The oblong face is a sort of stretched out version of the oval. Most styles will work with this type of face, but the best ones will be those that add volume to the sides of the face.
Bangs that skim the brows often work well with this facial shape, and anything with a full fringe will help to keep balance and add volume. Hair should be kept medium in length for the most flattering overall appearance.
If your face is wide at the temples and hairline, and narrows to a small chin, you have what is known as the heart-shaped face. Longer styles are usually well -paired with this facial shape, as they tend to add volume below the cheekbones, while shorter styles tend to emphasize the upper facial area.
The general rule of thumb here, is to avoid top-heavy dos, which tend to put the weight of the hair on the top of the head, and try to keep to more volume at the bottom.
The triangular face is sort of like the heart-shaped face turned upside down. It is characterized by a narrow forehead and wide jaw line, and hairstyles that flatter this facial type rarely extend past the neckline.
Triangular faces are best put into prospective by styles that widen the forehead and temples with volume on top, so consider going spiky or try rocking a pompadour.
Diamond faces are almost as rare as the gem itself. Men with diamond shaped faces have narrow foreheads and chins with wide cheekbones.

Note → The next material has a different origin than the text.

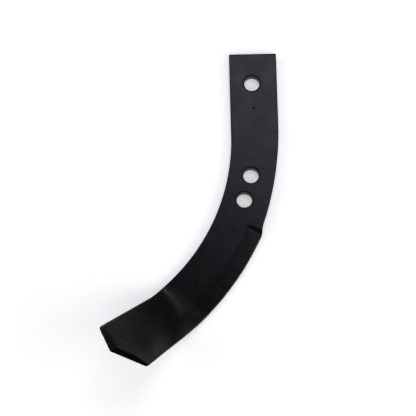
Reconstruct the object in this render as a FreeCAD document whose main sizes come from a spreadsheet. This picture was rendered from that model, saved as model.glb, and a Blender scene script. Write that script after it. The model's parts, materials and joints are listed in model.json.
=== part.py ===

When choosing the style that best suits this face, go for one that adds width to the chin and forehead and narrows the cheekbones.
Cuts that emphasize the ears may make the face look wider, and usually diamond faces can really rock a shag.
If You Need to Straighten Your Mane …
While girls love the look of sexy, curly hair on men, sometimes guys have a hard time keeping their curls under control. Straightening hair is an option, but if done the wrong way, it can make hair look limp and lifeless. Luckily, there are ways to keep the volume and lose the curl.
If you’re starting with wet hair, blow dry hair so that about 15% moisture is left, and apply a little heat protectant. If the hair is dry, apply protectant into dry hair. Then prep hair by using a dime-sized amount of volumizing gel or mousse.
Activate product by rubbing it between your hands and apply, making sure to concentrate on the roots with little to none on the ends and tips.
Once you’re done prepping, use a wide-toothed comb to separate hair into 1/4 inch sections. Iron each section using a flat iron at a lukewarm setting, starting from the middle of the head, and working your way gradually along the sides.
Avoid setting the temperature too high, as smoking hot irons can scald hair and cause damage.
Once the section is done, turn your head upside down and blast hair with some cool air from your blowdryer, directing the nozzle along the roots to keep the volume and sell off the strands so that your style will stay in place for longer.
Comb into place, and you’re good to go.
Depending on your product savvy, you may or may not have heard of this new phenomenon. Dry shampoo can be great for the guy on the go, and can also act as a styling aid, adding volume and definition to hair while soaking up excess oil. Dry shampoo can be used in the morning or after work before a big night out for a quick style boost.
Simply apply the shampoo along the natural part of your hair, holding the spay an inch or two form the roots.
Spread the product through your hair and massage it into the scalp. If you want to add some texture to the tips use your fingertips to scrunch hair and give it a little more definition.
Avoid using too much product, which tends to weigh hair down, by focusing on the areas that tend to have the most oil.
Dry shampoo works best on guys with slightly wavy or straight hair, with fine to normal stiffness, and should not be used for more than two days in a row for best results. By this time, dry guys will probably have product buildup that can only be remedied by a good shower.